VII. Expenses. The Borrower agrees to reimburse the Administrative Agent and the Lenders for their respective reasonable out-of-pocket expenses incurred in connection with this Amendment (including the reasonable fees, disbursements and other charges of Xxxxxxx Xxxxxxx & Xxxxxxxx LLP).
VIII. Governing Law. THIS AMENDMENT AND THE RIGHTS AND OBLIGATIONS OF THE PARTIES HERETO SHALL BE GOVERNED BY, AND CONSTRUED AND INTERPRETED IN ACCORDANCE WITH, THE LAWS OF THE STATE OF NEW YORK.
IX. Counterparts. This Amendment may be executed by one or more of the parties hereto on any number of separate counterparts, and all of said counterparts taken together shall be deemed to constitute one and the same instrument. This Amendment may be delivered by facsimile or other electronic transmission of the relevant signature pages hereof.
X. Headings. The Section headings used herein are for convenience of reference only, are not part of this Agreement and are not to affect the construction of, or to be taken into consideration in interpreting, this Amendment.
XI. Notices. All communications and notices hereunder shall be given as provided in the Credit Agreement or, as the case may be, the Facility Guaranty.
XII. Severability. The fact that any term or provision of this Amendment is held invalid, illegal or unenforceable as to any person in any situation in any jurisdiction shall not affect the validity, enforceability or legality of the remaining terms or provisions hereof or the validity, enforceability or legality of such offending term or provision in any other situation, or jurisdiction or as applied to any person.
XIII. Successors.

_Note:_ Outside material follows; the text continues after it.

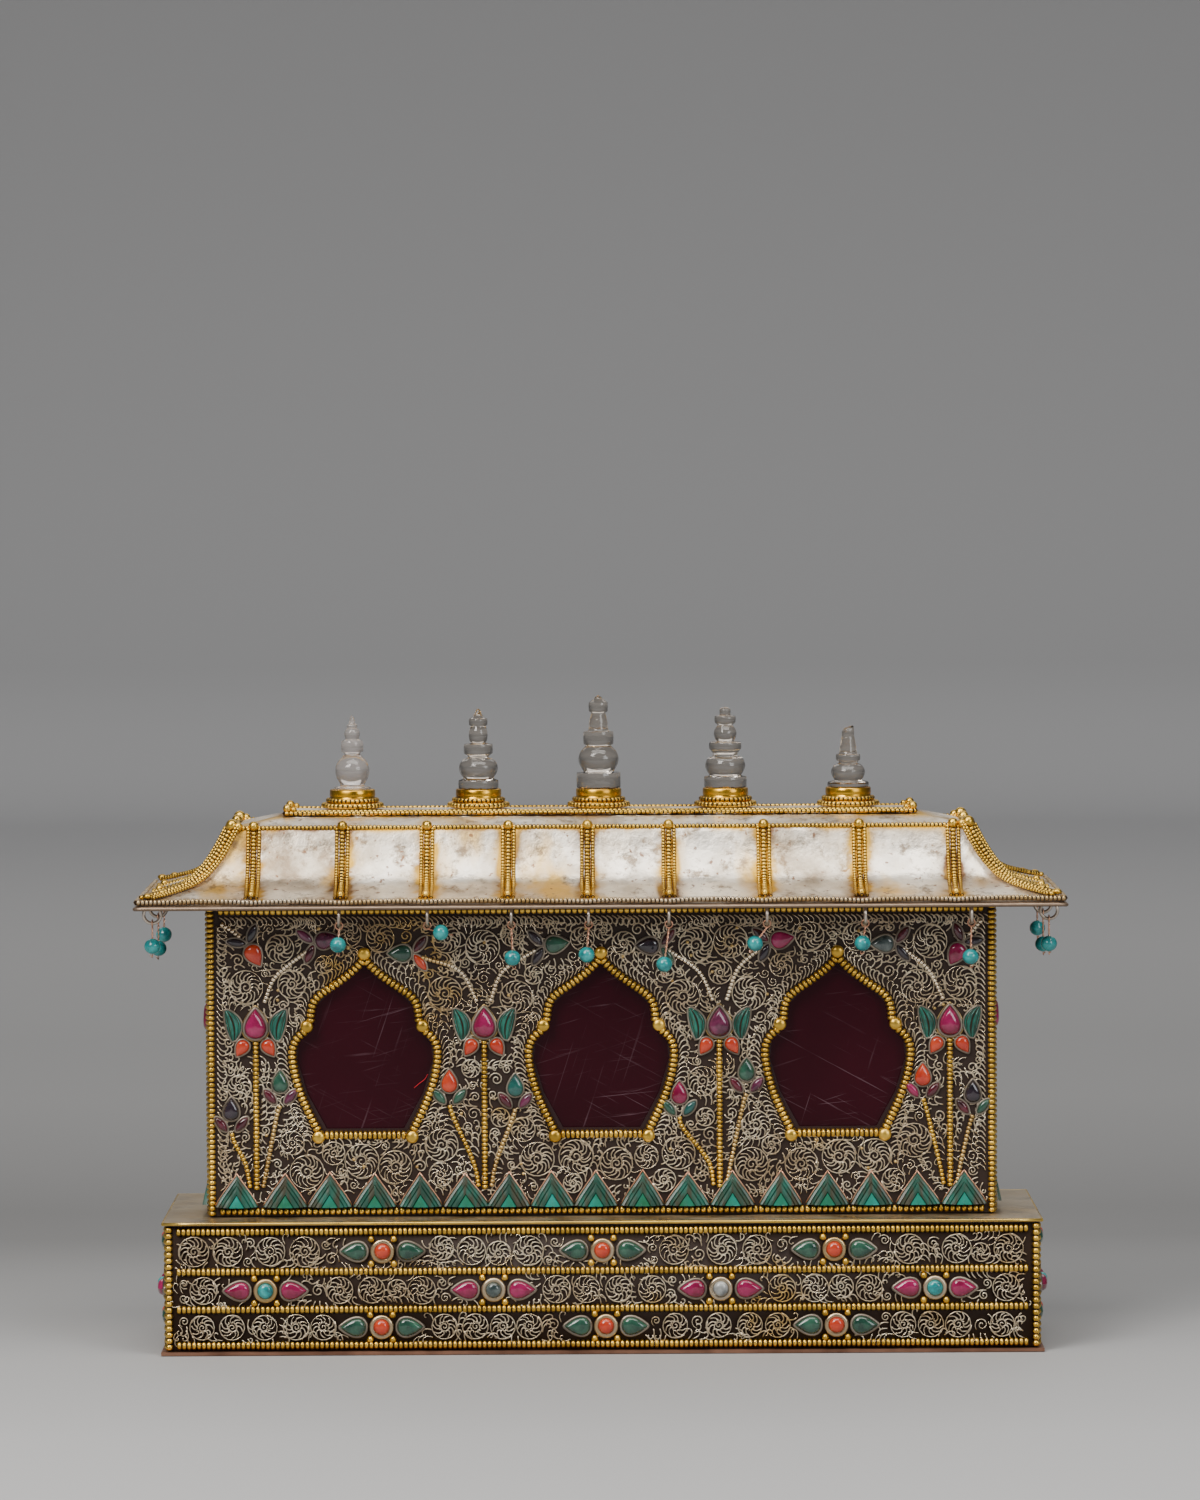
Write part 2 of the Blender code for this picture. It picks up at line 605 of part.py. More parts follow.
def ring_places():
    return [(side, u) for side, pendants in PENDANTS.items() for u, _, _ in pendants]


def eave_offset(side):
    half = EAVE_DEPTH / 2 if side in ("front", "back") else EAVE_WIDTH / 2
    return half - RING_INSET - RING_RADIUS


def eave_ring(relief, side, u):
    """A ring soldered under the eave, edge-on to the side it hangs on."""
    place = panel_place(side, 0.0, 0.0)
    rings = []
    for step in range(RING_SIDES):
        turn = math.tau * (step + 0.5) / RING_SIDES
        rings.append([(u + RING_WIRE * math.cos(math.tau * k / 3),
                       RING_CENTRE + (RING_RADIUS + RING_WIRE * math.sin(math.tau * k / 3)) * math.cos(turn),
                       eave_offset(side) + (RING_RADIUS + RING_WIRE * math.sin(math.tau * k / 3)) * math.sin(turn))
                      for k in range(3)])
    relief.loft(rings, place, loop=True)


def build_deck():
    shell = Shell()
    half_w = DECK_WIDTH / 2
    half_d = DECK_DEPTH / 2
    swell = 0.6
    middle = (DECK_FOOT + DECK_TOP) / 2
    shell.loft([rectangle(half_w - swell, half_d - swell, DECK_FOOT), rectangle(half_w, half_d, middle),
                rectangle(half_w - swell, half_d - swell, DECK_TOP)])
    deck = new_object("ridge_deck", shell, SOLIDS, (SILVER, 1.0, 0.35))
    knobs = Shell()
    for end_w in (-1, 1):
        for end_d in (-1, 1):
            knobs.ball((end_w * (half_w - 1.6), end_d * (half_d - 1.6), DECK_TOP + 0.4), BALL)
    combine(deck, new_object("deck_knobs", knobs, CUTTERS), "UNION")


def build_collar(number, u):
    """A cup on two stepped bead rings."""
    foot = DECK_TOP + GAP
    top = DECK_TOP + COLLAR_TOP
    bore = COLLAR_RADIUS - COLLAR_WALL
    spot = (u, 0.0)
    steps = ((COLLAR_LOW_RADIUS, foot), (COLLAR_LOW_RADIUS, foot + COLLAR_STEP * 0.8),
             (COLLAR_MID_RADIUS, foot + COLLAR_STEP), (COLLAR_MID_RADIUS, foot + COLLAR_STEP * 1.8),
             (COLLAR_RADIUS, foot + COLLAR_STEP * 2.0),
             (COLLAR_RADIUS, top), (bore, top), (bore, foot + COLLAR_FLOOR))
    shell = Shell()
    shell.loft([circle(radius, z, COLLAR_SIDES, spot) for radius, z in steps])
    new_object("finial_collar_" + str(number), shell, SOLIDS, (GILT, 1.0, 0.35))


def build_crystal(number, u, profile):
    """A turned stupa of rock crystal on a plug that stands in the collar."""
    plug = COLLAR_RADIUS - COLLAR_WALL - GAP
    rim = DECK_TOP + COLLAR_TOP + GAP
    rings = [(plug, rim - PLUG_DEPTH), (plug, rim), (profile[-1][1], rim)]
    scale_foot = [(radius, DECK_TOP + z) for z, radius in reversed(profile) if DECK_TOP + z > rim + 0.3]
    shell = Shell()
    shell.loft([circle(radius, z, CRYSTAL_SIDES, (u, 0.0)) for radius, z in rings + scale_foot])
    new_object("crystal_stupa_" + str(number), shell, SOLIDS, (CRYSTAL, 0.0, 0.05))


def build_pendant(name, side, u, shift, bead_z):
    """A bead on a wire whose loop goes round the foot of its eave ring."""
    place = panel_place(side, 0.0, 0.0)
    offset = eave_offset(side)
    ring_foot = RING_CENTRE - RING_RADIUS
    loop = RING_WIRE + GAP + PENDANT_WIRE
    sides = 6
    shell = Shell()
    rings = []
    for step in range(sides):
        turn = math.tau * (step + 0.5) / sides
        out = [loop / math.cos(math.pi / sides) + PENDANT_WIRE * c for c in (-1, 0.5, 0.5)]
        depth = [0.0, -0.87 * PENDANT_WIRE, 0.87 * PENDANT_WIRE]
        rings.append([(u + radius * math.sin(turn), ring_foot + radius * math.cos(turn), offset + w)
                      for radius, w in zip(out, depth)])
    shell.loft(rings, place, loop=True)
    made = new_object(name, shell, SOLIDS, (TURQUOISE, 0.0, 0.3))
    top = Vector((u, ring_foot - loop, offset))
    centre = Vector((u + shift, bead_z, offset))
    along = (centre - top).normalized()
    side_way = Vector((0.0, 0.0, 1.0)).cross(along).normalized()
    depth_way = along.cross(side_way)
    rest = Shell()
    stations = ((top, PENDANT_WIRE), (centre - along * BEAD_RADIUS, PENDANT_WIRE),
                (centre - along * BEAD_RADIUS * 0.5, BEAD_RADIUS * 0.92),
                (centre + along * BEAD_RADIUS * 0.5, BEAD_RADIUS * 0.92),
                (centre + along * BEAD_RADIUS, PENDANT_WIRE))
    turns = [math.tau * k / 5 for k in range(5)]
    rest.loft([[spot + side_way * radius * math.cos(turn) + depth_way * radius * math.sin(turn) for turn in turns]
               for spot, radius in stations], place)
    combine(made, new_object(name + "_bead", rest, CUTTERS), "UNION")


def build_pendants():
    for side, pendants in PENDANTS.items():
        for number, (u, shift, bead_z) in enumerate(pendants, 1):
            build_pendant("pendant_" + side + "_" + str(number), side, u, shift, bead_z)


build_base()
build_case()
for facing in ("front", "back", "left", "right"):
    build_plinth_panel(facing)
build_walls()
build_front_panel()
for facing in ("back", "left", "right"):
    build_plain_panel(facing)
build_panes()
build_roof()
build_deck()
for finial, (x, outline_points) in enumerate(zip(FINIALS, CRYSTALS), 1):
    build_collar(finial, x)
    build_crystal(finial, x, outline_points)
build_pendants()
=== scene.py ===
"""Looks of the shrine box: filigree, beading, set stones, roof sheet, crystal finials and materials.

Lengths are in millimetres until a mesh is made. A panel is drawn in its own plane as (u, v, w): u to the
right, v up from the panel's foot, w outward.
"""

import math
import random

import bpy
import numpy as np
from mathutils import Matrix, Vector


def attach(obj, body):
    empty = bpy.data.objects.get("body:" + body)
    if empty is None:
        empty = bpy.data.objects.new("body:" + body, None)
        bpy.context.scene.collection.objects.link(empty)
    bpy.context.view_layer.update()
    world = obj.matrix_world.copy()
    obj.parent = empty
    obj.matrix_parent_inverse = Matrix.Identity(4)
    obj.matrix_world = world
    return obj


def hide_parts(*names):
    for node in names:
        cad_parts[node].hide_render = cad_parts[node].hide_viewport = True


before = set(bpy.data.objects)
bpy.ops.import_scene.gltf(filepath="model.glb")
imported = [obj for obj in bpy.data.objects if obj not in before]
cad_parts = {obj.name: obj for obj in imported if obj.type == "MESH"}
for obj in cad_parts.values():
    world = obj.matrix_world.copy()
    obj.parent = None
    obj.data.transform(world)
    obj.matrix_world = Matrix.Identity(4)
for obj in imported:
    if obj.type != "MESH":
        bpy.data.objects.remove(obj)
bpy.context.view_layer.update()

MM = 0.001
rng = random.Random(11)

# Sizes shared with the solids
GAP = 0.3
PLINTH_WIDTH = 264.0
PLINTH_DEPTH = 76.0
PLINTH_TOP = 40.0
PLINTH_FOOT = 1.3
SKIN_TOP = 38.7
SKIN = 0.8
BAR_RISE = 1.3
BODY_WIDTH = 239.0
BODY_DEPTH = 51.0
BODY_FOOT = 40.3
BODY_TOP = 134.0
WINDOW_SPACING = 71.3
EAVE_WIDTH = 279.0
EAVE_DEPTH = 91.0
EAVE_BOTTOM = 134.3
EAVE_LIP = 2.4
LIP_TOP = EAVE_BOTTOM + EAVE_LIP
EAVE_HALF_W = EAVE_WIDTH / 2
EAVE_HALF_D = EAVE_DEPTH / 2
# The slope's sheet starts this far inside the eave, and hand work dents it by up to this
SEAM = 1.7
DENT = 0.1
SLOPE_TOP_WIDTH = 222.0
SLOPE_TOP_DEPTH = 44.0
SLOPE_TOP = 157.2
TIER_TOP_WIDTH = 195.0
TIER_TOP_DEPTH = 26.0
TIER_TOP = 160.2
DECK_WIDTH = 193.0
DECK_DEPTH = 24.0
DECK_FOOT = 160.5
DECK_TOP = 162.0
RING_RADIUS = 2.6
RING_WIRE = 0.53
RING_CENTRE = EAVE_BOTTOM - RING_RADIUS + RING_WIRE * 0.4
RING_INSET = 2.0
BEAD_RADIUS = 2.5
WALL_W = BODY_WIDTH / 2 - BAR_RISE - SKIN - GAP - 1.0
WALL_D = BODY_DEPTH / 2 - BAR_RISE - SKIN - GAP - 1.0
COLUMN_WIDTH = 2.8
BAR_HEIGHT = 2.7

SLOPE = ((0.0, 0.0), (0.2, 0.055), (0.42, 0.135), (0.55, 0.2), (0.66, 0.3), (0.76, 0.44), (0.83, 0.57),
         (0.9, 0.73), (0.95, 0.86), (1.0, 1.0))
# Right half of a window frame's centre line, from its foot to the apex
WINDOW = ((13.9, 24.0), (16.6, 29.4), (19.4, 35.6), (21.4, 42.0), (22.3, 47.6), (22.1, 51.2), (20.7, 54.2),
          (18.2, 56.4), (16.8, 58.6), (16.6, 61.4), (16.0, 64.2), (14.2, 66.9), (10.6, 69.4), (6.6, 72.2),
          (3.2, 75.0), (0.0, 78.4))
WINDOW_SHOULDER = 8
WINDOW_FOOT_POINTS = 11
NOTCH = (17.4, 57.4)

STEMS = (-104.2, -35.3, 35.6, 105.1)
STEM_STONES = ("ruby", "ruby", "plum", "ruby")
BACK_STEMS = (-WINDOW_SPACING, 0.0, WINDOW_SPACING)
STEM_FOOT = 8.0
LOTUS_FOOT = 53.0
LOTUS_V = 58.4

# Buds: u, v, pear's stone, left and right marquise's stone
BUDS = ((-111.7, 32.6, "onyx", "garnet", "garnet"), (-96.9, 40.9, "green", "garnet", "plum"),
        (-45.9, 40.7, "coral", "green", "green"), (-26.0, 39.4, "teal", "garnet", "plum"),
        (23.5, 36.9, "ruby", "green", "teal"), (43.8, 43.8, "green", "garnet", "plum"),
        (96.9, 42.0, "coral", "ruby", "garnet"), (112.0, 36.9, "onyx", "garnet", "green"))
# Sprays of three: u, v, where the pear points, pear's stone and the marquises' stones
SPRAYS = ((-106.4, 82.4, 300, "coral", "onyx", "onyx"), (-86.4, 82.6, 15, "plum", "garnet", "plum"),
          (-56.6, 79.4, 180, "green", "garnet", "coral"), (-17.2, 81.4, 8, "green", "onyx", "onyx"),
          (18.0, 81.2, 178, "onyx", "garnet", "green"), (50.8, 82.2, 12, "ruby", "onyx", "garnet"),
          (88.8, 81.6, 180, "slate", "garnet", "onyx"), (109.0, 81.8, 240, "ruby", "garnet", "onyx"))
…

The terms of this Amendment shall be binding upon, and shall inure to the benefit of, the parties hereto and their respective successors and assigns.
XIV. Waiver of Jury Trial. EACH OF THE PARTIES HERETO IRREVOCABLY WAIVES TRIAL BY JURY IN ANY ACTION OR PROCEEDING WITH RESPECT TO THIS AMENDMENT OR ANY OTHER LOAN DOCUMENT.
XV. Submission to Jurisdiction. Each Loan Party agrees that any suit for the enforcement of this Amendment may be brought in the federal or state courts of the State of New York as the Lenders may elect in their sole discretion and consents to the non-exclusive jurisdiction of such courts. Each party to this Amendment hereby waives any objection which it may now or hereafter have to the venue of any such suit or any such court or that such suit is brought in an inconvenient forum and agrees that a final judgment in any such action or proceeding shall be conclusive and may be enforced in other jurisdictions by suit on the judgment or in any other manner provided by law. Nothing in this Amendment shall affect any right that any Credit Party may otherwise have to bring any action or proceeding relating to this Amendment against a Loan Party or its properties in the courts of any jurisdiction.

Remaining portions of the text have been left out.